* Prompt
The data must be returned in full and exactly as given.

— Begin —

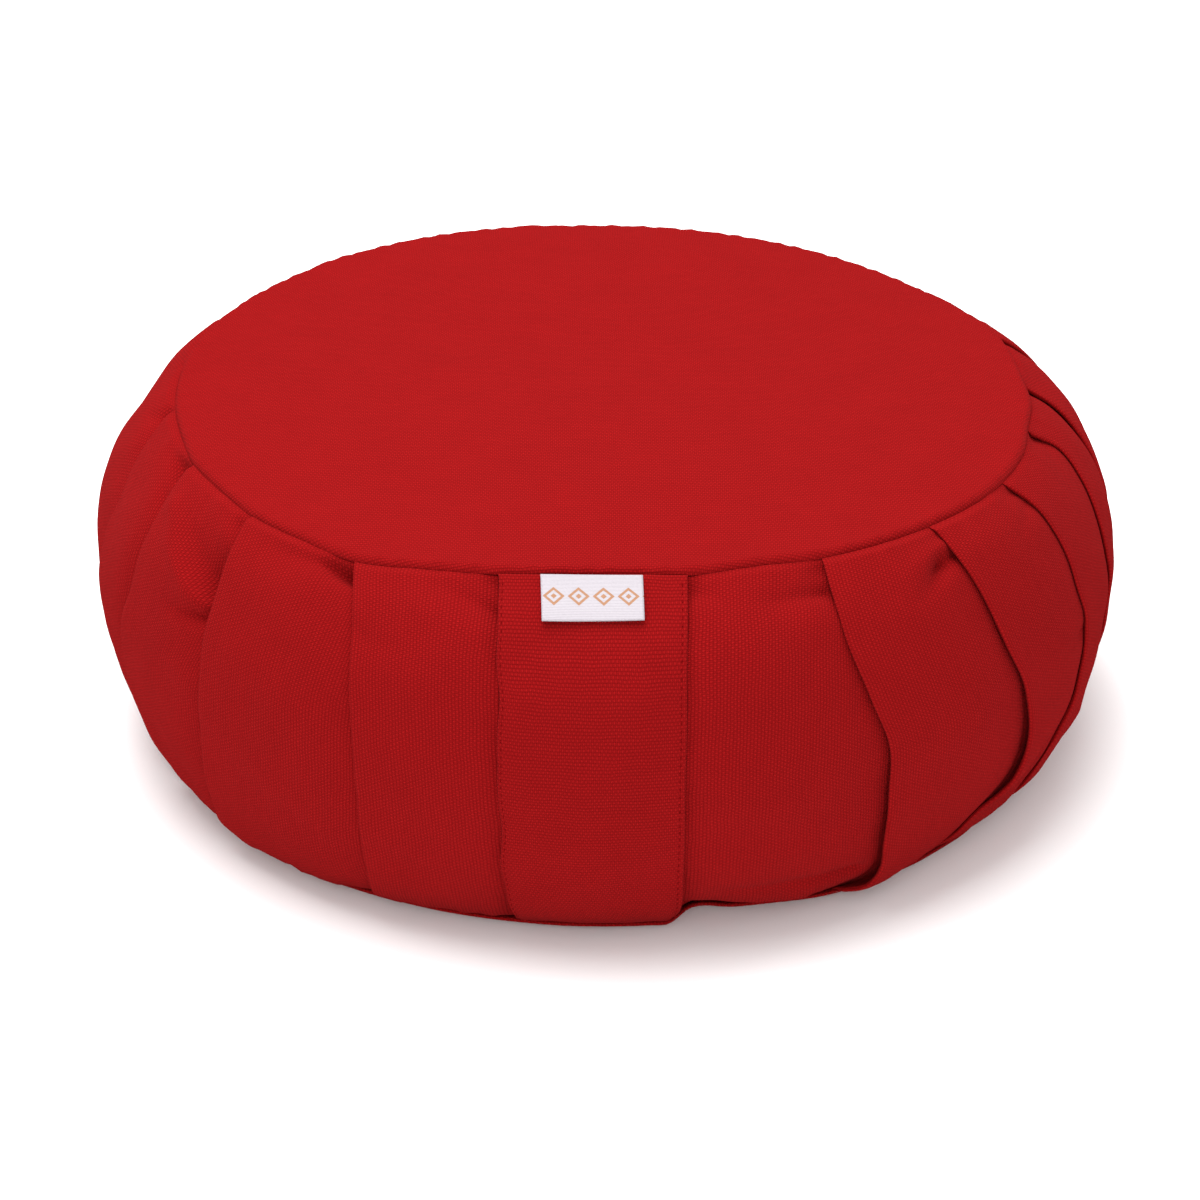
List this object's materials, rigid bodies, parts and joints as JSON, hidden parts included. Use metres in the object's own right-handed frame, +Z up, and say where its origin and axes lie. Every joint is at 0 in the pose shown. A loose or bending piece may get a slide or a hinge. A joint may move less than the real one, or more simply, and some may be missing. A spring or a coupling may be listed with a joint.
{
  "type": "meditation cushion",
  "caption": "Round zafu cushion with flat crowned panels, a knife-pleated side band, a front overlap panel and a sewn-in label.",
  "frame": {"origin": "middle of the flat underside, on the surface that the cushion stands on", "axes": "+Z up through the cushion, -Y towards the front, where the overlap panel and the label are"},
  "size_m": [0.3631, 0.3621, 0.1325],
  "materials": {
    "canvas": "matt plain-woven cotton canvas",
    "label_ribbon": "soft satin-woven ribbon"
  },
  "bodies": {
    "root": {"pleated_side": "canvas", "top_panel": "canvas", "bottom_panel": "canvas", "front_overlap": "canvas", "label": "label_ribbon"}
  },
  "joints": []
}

— End —

* The result
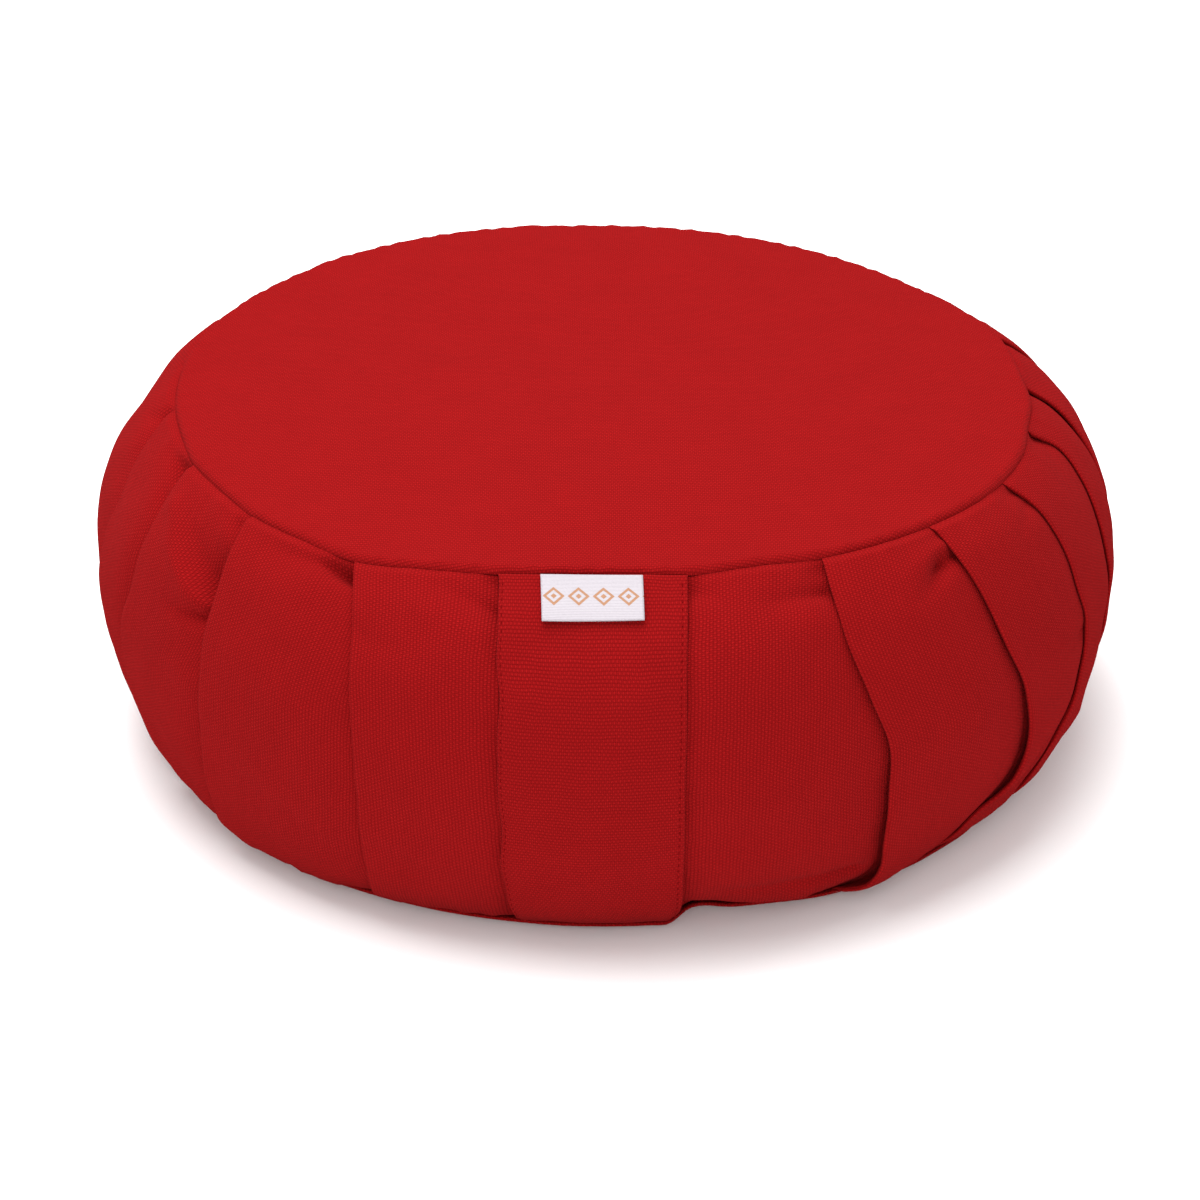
List this object's materials, rigid bodies, parts and joints as JSON, hidden parts included. Use metres in the object's own right-handed frame, +Z up, and say where its origin and axes lie. Every joint is at 0 in the pose shown. A loose or bending piece may get a slide or a hinge. A joint may move less than the real one, or more simply, and some may be missing. A spring or a coupling may be listed with a joint.
{
  "type": "meditation cushion",
  "caption": "Round zafu cushion with flat crowned panels, a knife-pleated side band, a front overlap panel and a sewn-in label.",
  "frame": {"origin": "middle of the flat underside, on the surface that the cushion stands on", "axes": "+Z up through the cushion, -Y towards the front, where the overlap panel and the label are"},
  "size_m": [0.3631, 0.3621, 0.1325],
  "materials": {
    "canvas": "matt plain-woven cotton canvas",
    "label_ribbon": "soft satin-woven ribbon"
  },
  "bodies": {
    "root": {"pleated_side": "canvas", "top_panel": "canvas", "bottom_panel": "canvas", "front_overlap": "canvas", "label": "label_ribbon"}
  },
  "joints": []
}